──────── DATA TO USE ────────

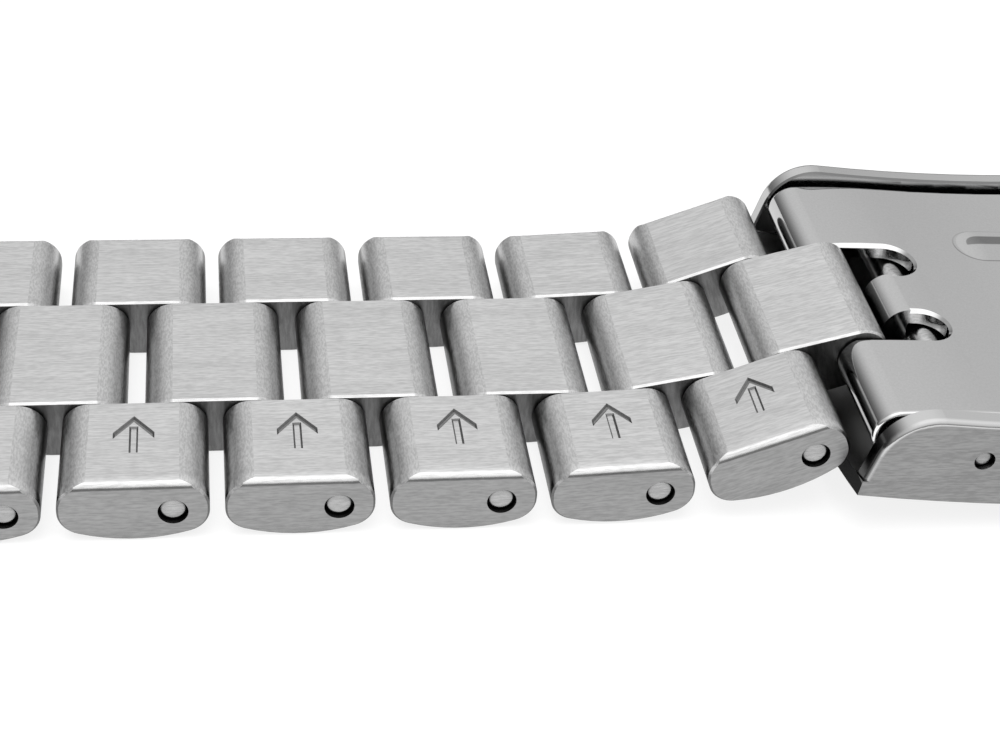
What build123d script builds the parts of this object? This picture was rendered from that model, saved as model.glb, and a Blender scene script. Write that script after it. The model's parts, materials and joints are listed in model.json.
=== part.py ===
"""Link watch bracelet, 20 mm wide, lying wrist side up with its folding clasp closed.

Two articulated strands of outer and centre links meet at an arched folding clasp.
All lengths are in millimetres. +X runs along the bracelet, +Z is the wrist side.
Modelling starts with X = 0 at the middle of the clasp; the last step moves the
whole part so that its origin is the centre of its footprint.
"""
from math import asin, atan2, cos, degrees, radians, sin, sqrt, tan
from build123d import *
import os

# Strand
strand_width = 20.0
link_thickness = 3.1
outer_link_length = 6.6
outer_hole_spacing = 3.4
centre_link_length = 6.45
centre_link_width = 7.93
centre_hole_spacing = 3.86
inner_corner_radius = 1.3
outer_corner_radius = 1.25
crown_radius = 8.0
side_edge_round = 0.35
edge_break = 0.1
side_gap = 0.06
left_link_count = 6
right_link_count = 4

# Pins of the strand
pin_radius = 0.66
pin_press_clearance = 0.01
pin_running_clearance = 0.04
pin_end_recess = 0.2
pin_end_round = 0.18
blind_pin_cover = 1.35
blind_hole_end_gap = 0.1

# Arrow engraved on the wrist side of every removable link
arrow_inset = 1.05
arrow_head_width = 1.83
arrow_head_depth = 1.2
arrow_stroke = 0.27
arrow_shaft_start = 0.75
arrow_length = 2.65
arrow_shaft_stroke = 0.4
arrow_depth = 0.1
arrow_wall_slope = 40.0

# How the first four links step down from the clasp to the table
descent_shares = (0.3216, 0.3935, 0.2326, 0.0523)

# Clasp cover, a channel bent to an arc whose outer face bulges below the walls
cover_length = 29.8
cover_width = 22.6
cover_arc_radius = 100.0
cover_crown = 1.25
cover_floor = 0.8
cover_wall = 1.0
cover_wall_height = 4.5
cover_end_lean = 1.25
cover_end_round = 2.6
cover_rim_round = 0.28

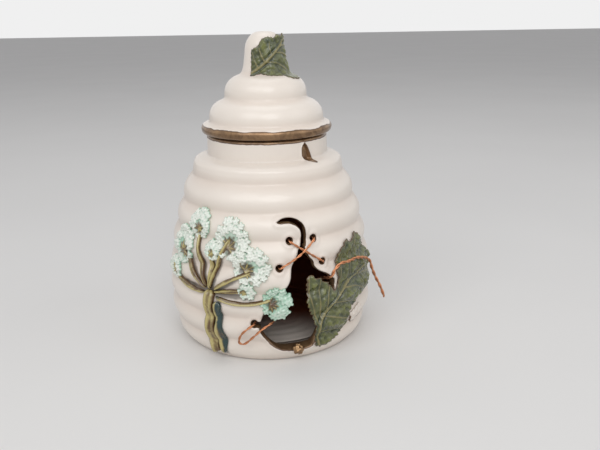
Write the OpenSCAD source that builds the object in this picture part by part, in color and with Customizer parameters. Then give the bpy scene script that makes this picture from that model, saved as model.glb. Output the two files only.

────────

_EXERCISE INSTRUCTIONS_. Return only the lines from the beginning of the material up to and including the line with "folding clasp closed.", exactly as written.

_TASK ANSWER_.
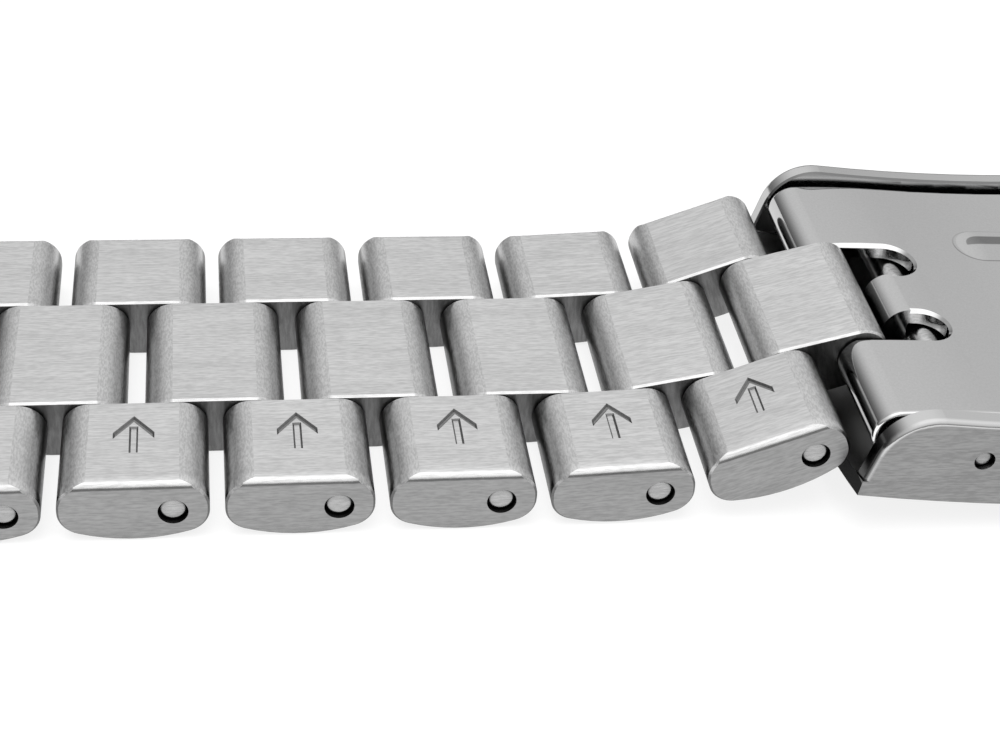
What build123d script builds the parts of this object? This picture was rendered from that model, saved as model.glb, and a Blender scene script. Write that script after it. The model's parts, materials and joints are listed in model.json.
=== part.py ===
"""Link watch bracelet, 20 mm wide, lying wrist side up with its folding clasp closed.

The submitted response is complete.